5. Summary and Trends

It summarizes the main points of the tutorial regarding the quality assessment of data mining results. Also it gives trends in the filed and directions for further work.

Presenters

Maria Halkidi and Michalis Vazirgiannis
Dept of Informatics
Athens University of Economics & Business
Patision 76 Street, Athens 10434, Greece
Voice: +30-10-8203513(519)
Fax: +30-10-8203517

Dr. Michalis Vazirgiannis
Dr. Vazirgiannis is an Assistance Professor in the dept of Informatics of Athens Univ. of Economics & Business. He holds a degree in Physics (1986), a MSc. in Robotics (1988), and a MSc. in Knowledge Based Systems. In 1994 he obtained a Ph.D. degree in Informatics. Since then, he has conducted research in the Knowledge & DB Lab (of N.T.U. Athens, Greece), in GMD-IPSI (Darmstadt, Germany), in Fern-Universitaet (Hagen, Germany) and in project VERSO in INRIA/Paris. His research interests and work range from Data Mining to Spatiotemporal databases. He has received twice the ERCIM fellowship. He has published two books and over 50 papers in international conferences and journals. Currently he is leading three international basic research projects funded by the EU. He served as a conference committee member and as reviewer for international conferences and journals.
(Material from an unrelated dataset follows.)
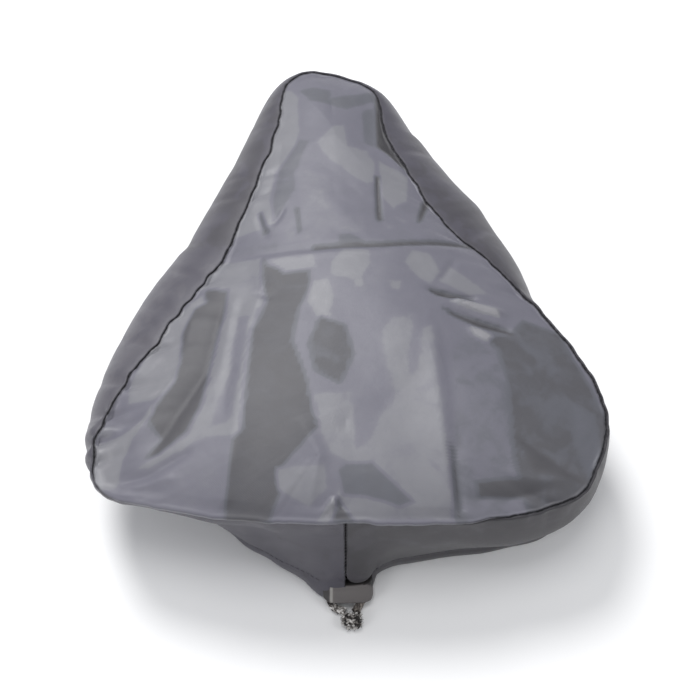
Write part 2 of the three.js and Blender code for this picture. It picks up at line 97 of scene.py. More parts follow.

Mrs. M. Halkidi, (MSc) PhD candidate
Maria Halkidi received a B.Sc. degree in Informatics in 1997. In 1999 she received a M.Sc. degree in Information Systems from Athens University of Economics and Business (AUEB). Now, she is a PhD Student in Dept. of Informatics (AUEB). The research area is Quality and Uncertainty handling in Data Mining. Also, she is a member of the DB-NET research group in AUEB, participating in National and European-funded projects. Her research interests include Knowledge & Data Mining, Web Mining, Novel Data Management Systems (pattern-based systems, data management in a mobile environment), Representation & Manipulation of uncertainty in database systems. She received an award from IKY (Greek Fellowships Foundation) for the academic year 1997-98. She has published nine papers in international conferences and two papers in journals. She is a student member of ACM and IEEE.